SET PROBLEM:
Set down only the lines running from the one with "addPart(standFrame, 'stand_base', baseSolid(), 'base');" to the one with "obj.parent = empty", both lines included, exactly as they stand, please.

>> start SUPPLIED DATA

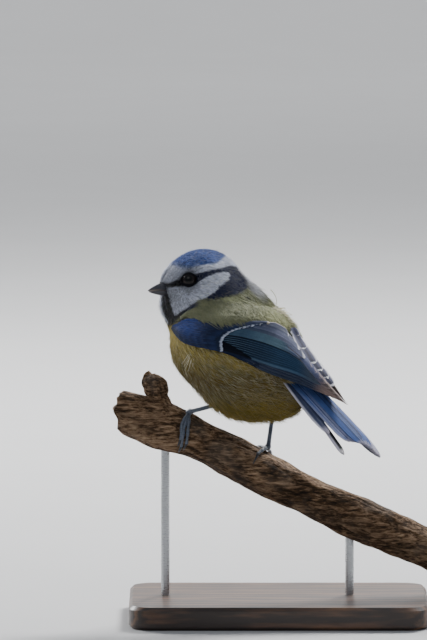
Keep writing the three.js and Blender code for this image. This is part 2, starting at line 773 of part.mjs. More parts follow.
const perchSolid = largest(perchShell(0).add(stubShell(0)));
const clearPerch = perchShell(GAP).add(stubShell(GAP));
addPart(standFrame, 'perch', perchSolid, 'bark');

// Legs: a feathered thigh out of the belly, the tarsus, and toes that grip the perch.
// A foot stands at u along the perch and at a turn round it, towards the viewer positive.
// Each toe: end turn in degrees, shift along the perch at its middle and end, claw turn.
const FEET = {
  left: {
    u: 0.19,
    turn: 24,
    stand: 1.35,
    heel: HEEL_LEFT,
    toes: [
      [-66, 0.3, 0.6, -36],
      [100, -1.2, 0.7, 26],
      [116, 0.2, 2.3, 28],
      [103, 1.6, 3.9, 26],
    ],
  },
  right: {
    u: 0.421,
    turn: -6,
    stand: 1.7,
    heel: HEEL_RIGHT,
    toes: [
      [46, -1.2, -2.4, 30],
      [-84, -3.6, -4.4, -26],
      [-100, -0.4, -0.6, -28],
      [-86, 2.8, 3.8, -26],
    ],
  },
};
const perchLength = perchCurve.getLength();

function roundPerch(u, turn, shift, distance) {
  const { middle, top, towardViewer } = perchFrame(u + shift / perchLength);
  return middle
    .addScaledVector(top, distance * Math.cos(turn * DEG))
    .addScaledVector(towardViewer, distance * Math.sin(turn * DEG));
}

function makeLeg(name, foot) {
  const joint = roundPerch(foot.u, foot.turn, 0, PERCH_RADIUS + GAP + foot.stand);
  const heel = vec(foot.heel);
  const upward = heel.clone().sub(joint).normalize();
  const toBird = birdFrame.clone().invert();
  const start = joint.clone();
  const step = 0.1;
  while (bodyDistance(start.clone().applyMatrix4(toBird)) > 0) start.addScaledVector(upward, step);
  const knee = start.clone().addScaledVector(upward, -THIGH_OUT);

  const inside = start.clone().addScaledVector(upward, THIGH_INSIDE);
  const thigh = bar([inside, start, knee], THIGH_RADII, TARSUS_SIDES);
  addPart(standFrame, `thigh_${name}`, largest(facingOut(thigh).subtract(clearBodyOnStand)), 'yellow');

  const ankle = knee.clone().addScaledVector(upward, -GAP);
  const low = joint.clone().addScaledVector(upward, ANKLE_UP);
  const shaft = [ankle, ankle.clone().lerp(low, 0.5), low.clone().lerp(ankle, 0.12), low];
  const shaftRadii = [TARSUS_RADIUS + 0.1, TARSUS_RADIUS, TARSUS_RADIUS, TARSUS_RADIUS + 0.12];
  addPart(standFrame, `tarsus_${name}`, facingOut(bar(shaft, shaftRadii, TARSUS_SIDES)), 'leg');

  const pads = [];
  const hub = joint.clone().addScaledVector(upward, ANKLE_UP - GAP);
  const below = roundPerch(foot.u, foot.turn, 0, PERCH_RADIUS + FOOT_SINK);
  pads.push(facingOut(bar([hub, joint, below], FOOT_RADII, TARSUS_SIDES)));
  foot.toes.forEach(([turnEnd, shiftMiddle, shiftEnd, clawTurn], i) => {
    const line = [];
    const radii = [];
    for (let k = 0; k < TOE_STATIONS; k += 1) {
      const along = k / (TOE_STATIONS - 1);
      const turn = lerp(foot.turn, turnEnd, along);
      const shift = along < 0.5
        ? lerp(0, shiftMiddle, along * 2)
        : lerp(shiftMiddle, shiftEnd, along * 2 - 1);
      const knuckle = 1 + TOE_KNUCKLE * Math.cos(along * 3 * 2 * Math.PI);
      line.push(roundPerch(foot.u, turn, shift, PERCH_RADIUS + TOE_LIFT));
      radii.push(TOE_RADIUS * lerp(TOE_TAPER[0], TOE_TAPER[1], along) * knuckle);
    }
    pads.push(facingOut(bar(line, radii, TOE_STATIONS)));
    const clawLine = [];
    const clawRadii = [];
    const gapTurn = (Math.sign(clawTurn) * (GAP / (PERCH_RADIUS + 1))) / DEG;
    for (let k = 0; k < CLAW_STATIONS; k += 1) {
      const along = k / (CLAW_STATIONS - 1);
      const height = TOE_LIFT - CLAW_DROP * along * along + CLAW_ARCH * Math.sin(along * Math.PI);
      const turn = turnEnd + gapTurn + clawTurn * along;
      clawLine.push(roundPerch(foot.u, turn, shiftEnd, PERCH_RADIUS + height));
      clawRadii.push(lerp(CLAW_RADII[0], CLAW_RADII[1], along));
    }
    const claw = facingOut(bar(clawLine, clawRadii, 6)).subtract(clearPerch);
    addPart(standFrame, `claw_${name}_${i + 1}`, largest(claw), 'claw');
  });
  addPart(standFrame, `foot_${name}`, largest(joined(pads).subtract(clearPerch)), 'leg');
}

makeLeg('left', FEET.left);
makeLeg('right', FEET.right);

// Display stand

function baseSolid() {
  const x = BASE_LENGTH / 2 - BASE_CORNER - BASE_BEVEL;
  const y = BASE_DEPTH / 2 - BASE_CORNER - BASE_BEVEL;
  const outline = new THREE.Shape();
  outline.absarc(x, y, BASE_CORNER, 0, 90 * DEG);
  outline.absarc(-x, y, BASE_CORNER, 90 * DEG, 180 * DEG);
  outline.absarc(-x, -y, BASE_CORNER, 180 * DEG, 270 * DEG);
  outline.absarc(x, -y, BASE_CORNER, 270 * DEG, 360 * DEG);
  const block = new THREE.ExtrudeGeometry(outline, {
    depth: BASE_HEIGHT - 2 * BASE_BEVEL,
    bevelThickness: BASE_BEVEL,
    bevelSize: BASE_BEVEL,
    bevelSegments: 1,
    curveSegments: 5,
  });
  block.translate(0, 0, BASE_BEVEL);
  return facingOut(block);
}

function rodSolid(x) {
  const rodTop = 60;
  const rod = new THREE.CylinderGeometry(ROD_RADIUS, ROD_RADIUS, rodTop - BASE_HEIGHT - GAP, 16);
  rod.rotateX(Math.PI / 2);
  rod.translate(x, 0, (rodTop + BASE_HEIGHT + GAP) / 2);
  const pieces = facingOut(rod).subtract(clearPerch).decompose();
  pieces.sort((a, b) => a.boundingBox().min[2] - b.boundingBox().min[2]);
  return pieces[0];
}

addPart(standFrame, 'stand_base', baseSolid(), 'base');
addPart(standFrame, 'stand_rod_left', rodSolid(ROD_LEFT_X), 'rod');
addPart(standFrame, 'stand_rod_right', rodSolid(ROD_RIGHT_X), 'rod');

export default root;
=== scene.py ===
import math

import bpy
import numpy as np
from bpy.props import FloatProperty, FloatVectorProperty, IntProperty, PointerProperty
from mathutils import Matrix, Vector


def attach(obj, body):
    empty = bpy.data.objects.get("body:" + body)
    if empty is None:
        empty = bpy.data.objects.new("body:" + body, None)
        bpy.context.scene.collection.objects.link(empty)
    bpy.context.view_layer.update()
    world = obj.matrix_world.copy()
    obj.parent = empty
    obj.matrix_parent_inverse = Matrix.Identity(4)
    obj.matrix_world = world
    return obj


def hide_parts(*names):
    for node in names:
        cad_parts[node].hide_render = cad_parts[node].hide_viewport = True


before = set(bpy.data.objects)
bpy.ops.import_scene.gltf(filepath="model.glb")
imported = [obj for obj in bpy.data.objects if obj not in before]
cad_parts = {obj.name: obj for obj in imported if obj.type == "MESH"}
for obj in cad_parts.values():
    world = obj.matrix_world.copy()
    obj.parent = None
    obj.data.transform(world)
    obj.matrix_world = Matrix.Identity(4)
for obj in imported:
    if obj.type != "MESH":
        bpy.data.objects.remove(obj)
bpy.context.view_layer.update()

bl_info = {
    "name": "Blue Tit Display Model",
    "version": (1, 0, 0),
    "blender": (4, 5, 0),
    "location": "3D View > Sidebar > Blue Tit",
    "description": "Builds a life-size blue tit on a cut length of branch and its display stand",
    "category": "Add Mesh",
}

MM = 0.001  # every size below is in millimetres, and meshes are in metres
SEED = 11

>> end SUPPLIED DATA
>> start SUPPLIED DATA

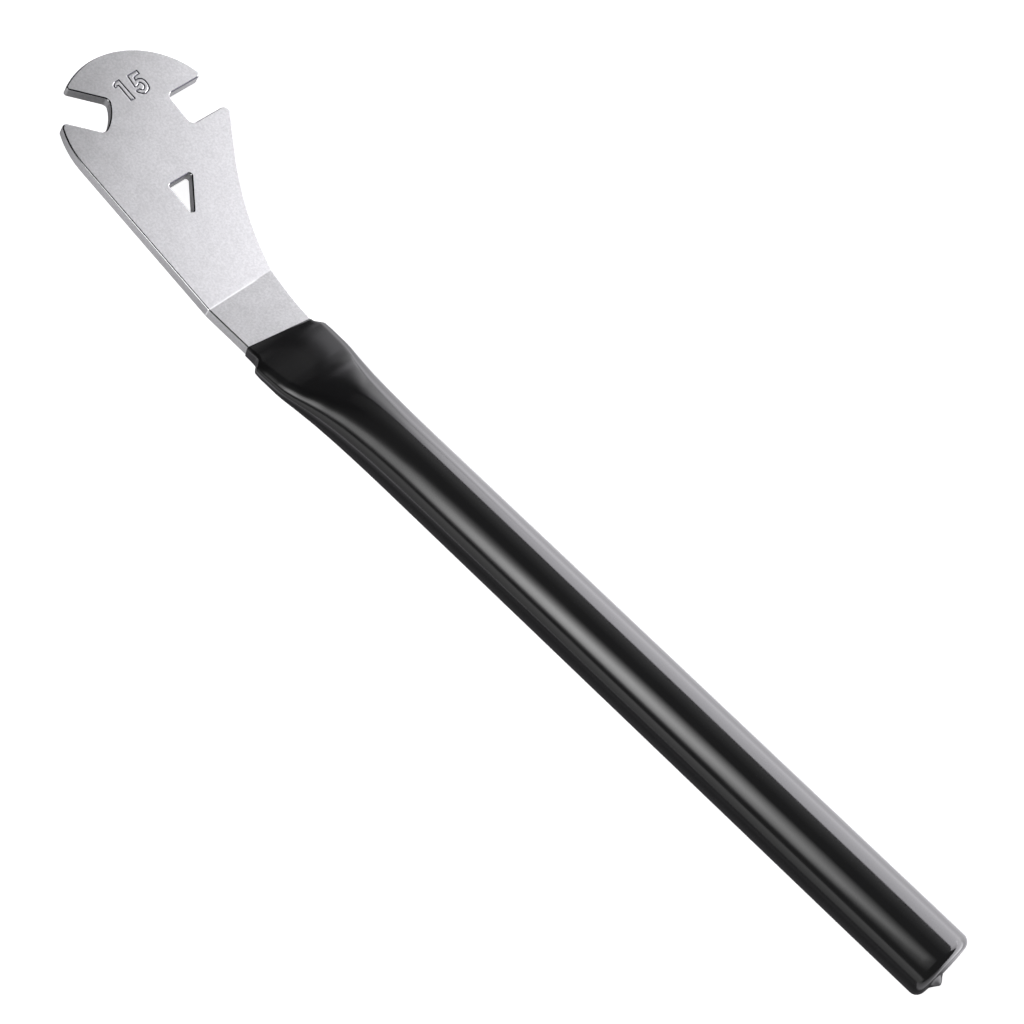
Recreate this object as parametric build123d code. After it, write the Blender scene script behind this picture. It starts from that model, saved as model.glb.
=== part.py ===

>> end SUPPLIED DATA

EXERCISE OUTPUT:
addPart(standFrame, 'stand_base', baseSolid(), 'base');
addPart(standFrame, 'stand_rod_left', rodSolid(ROD_LEFT_X), 'rod');
addPart(standFrame, 'stand_rod_right', rodSolid(ROD_RIGHT_X), 'rod');

export default root;
=== scene.py ===
import math

import bpy
import numpy as np
from bpy.props import FloatProperty, FloatVectorProperty, IntProperty, PointerProperty
from mathutils import Matrix, Vector


def attach(obj, body):
    empty = bpy.data.objects.get("body:" + body)
    if empty is None:
        empty = bpy.data.objects.new("body:" + body, None)
        bpy.context.scene.collection.objects.link(empty)
    bpy.context.view_layer.update()
    world = obj.matrix_world.copy()
    obj.parent = empty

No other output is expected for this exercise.